Mary Pelham, Countess of Chichester (7 September 1776 - 21 October 1862), formerly Lady Mary Henrietta Juliana Osborne, was the wife of Thomas Pelham, 2nd Earl of Chichester.

She was born in Grosvenor Square, London, the daughter of Francis Osborne, 5th Duke of Leeds, and his first wife Amelia (née Darcy), whom he divorced in 1779, following the scandal of her affair with Captain John Byron, whom she subsequently married. Amelia died in 1784, by which time Mary's father had remarried, his second wife being the former Catherine Anguish, who had two children, a half-brother and half-sister to Mary and her older brothers George and Francis. Through her mother's remarriage, she was a half-sister to Augusta Leigh.

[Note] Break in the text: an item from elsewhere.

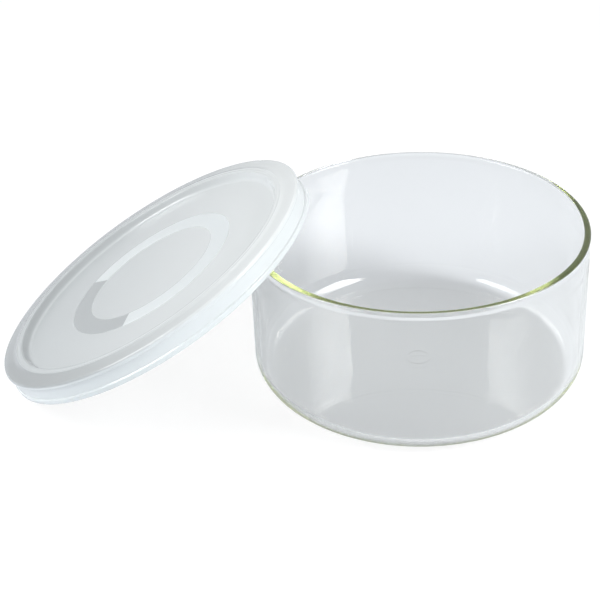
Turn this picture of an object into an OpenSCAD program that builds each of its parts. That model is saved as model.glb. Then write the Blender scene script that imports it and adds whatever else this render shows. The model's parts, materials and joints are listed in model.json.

Lady Mary married the future earl on 16 July 1801 at Lambeth Palace. They had four sons and six daughters, including:

- Henry Pelham, 3rd Earl of Chichester (1804-1886)
- Lady Amelia Rose Pelham (1806-1884), who married, as his second wife, Maj.-Gen. Sir Joshua Jebb
- Rear-Admiral the Hon. Frederick Thomas Pelham (1808-1861), who married Ellen Kate Mitchell and had children
- The Right Reverend John Thomas Pelham, Bishop of Norwich (1811-1894), who married Henrietta Tatton and had children
- Lady Catherine Georgiana Pelham (1814-1885), who married Rev Hon Lowther John Barrington and had children
- Lady Lucy Anne Pelham (1815-1901), who married Sir David Dundas and had one child

On 8 January 1805 Pelham succeeded to the earldom and Mary accordingly became Countess of Chichester. The earl died in July 1826, aged 70, and was succeeded in his titles by his eldest son, Henry. The countess died in October 1862 at her home in Grosvenor Square, aged 86.